Inflation in The UK has risen for a second consecutive month in November, moving further away from The Bank of England’s two percent target as last month saw a fairly significant rise compared to October. Inflation in October had ticked up to 2.3% which had been the first increase in three months, but we have now seen Inflation climb further to 2.6%, mainly due to higher costs in Clothing, Petrol & Diesel when compared to the same time 12 months prior. Tobacco product prices also saw increases as a Tobacco Duty was announced in Octobers Budget.
Although we have The Bank of England’s rate decision tomorrow, it is unlikely we see any changes to current rates with markets anticipating a pause on current interest rate levels. Moving into the New Year however, markets are seemingly pricing in an Interest Rate cut in February at 53% which is marginally up from 48% prior to this morning’s release.

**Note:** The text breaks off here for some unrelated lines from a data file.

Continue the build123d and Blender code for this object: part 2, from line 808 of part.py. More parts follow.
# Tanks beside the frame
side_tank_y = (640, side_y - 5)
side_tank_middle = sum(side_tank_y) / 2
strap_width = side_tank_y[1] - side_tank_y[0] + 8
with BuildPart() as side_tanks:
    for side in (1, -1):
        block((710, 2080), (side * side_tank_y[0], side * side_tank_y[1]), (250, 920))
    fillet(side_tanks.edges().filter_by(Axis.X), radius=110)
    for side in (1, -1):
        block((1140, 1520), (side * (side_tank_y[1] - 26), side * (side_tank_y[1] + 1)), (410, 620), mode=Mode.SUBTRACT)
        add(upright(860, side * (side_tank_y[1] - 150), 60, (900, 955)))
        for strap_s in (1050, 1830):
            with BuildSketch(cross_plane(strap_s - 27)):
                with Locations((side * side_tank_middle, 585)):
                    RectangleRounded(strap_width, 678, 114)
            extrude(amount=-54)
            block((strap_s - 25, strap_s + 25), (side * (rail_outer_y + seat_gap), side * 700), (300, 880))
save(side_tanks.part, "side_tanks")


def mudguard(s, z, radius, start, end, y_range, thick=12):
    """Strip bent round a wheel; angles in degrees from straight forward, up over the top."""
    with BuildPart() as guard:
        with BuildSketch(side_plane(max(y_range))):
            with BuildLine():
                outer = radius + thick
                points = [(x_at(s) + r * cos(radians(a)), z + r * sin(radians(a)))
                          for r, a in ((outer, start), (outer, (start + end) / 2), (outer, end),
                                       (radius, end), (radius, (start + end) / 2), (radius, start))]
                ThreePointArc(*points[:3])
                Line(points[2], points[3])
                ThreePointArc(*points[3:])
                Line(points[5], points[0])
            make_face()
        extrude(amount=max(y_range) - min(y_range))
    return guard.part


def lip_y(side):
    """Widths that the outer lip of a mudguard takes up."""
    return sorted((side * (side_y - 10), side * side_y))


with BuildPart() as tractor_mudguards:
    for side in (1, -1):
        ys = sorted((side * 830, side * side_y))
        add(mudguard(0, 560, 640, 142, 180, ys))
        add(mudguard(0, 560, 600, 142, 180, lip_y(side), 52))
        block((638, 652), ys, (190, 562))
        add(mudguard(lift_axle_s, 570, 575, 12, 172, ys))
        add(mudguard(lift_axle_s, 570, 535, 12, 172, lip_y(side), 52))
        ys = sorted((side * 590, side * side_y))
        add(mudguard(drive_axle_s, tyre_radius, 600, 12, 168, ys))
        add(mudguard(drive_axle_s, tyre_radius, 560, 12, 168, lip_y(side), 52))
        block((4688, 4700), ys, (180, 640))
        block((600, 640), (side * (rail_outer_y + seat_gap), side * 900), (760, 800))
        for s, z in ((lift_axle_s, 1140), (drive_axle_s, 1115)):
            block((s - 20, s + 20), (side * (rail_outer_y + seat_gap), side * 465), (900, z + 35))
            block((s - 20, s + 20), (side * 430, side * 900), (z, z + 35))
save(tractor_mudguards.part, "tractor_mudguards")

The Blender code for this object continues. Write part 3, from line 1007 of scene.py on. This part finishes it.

Crucially Pound Sterling hasn’t dipped off this morning, although there was an initial drop after the release but crucially the Inflation figures met market expectations and therefore kept GBP at current levels. What this release has brought to the fore though, is that we’ve got Inflation rising, Wages rising but less jobs becoming available whilst economic growth has now experienced two back-to-back months of stagnated growth which doesn’t bode well. Especially when considering that stagnated growth is usually what we see before a recession hits. Usually in this situation, central banks would be inclined to reduce interest rates to allow businesses the opportunity to potentially hire more employees, whilst consumers would have a bit of breathing space on their own lines of credit and spending so crucially tomorrow’s minutes after the meeting will give us a much clearer idea as to when The Bank of England are looking to cut rates.
Sticking with Central Banks, we have The Federal Reserve in The US with their rate decision this evening. Markets are expecting a 25 basis-point cut so we shouldn’t see much movement off the back of this, however the split amongst members for and against will paint a bigger picture for future decisions and any particular guidance for the first quarter of 2025 could bring some volatility towards USD currency pairs.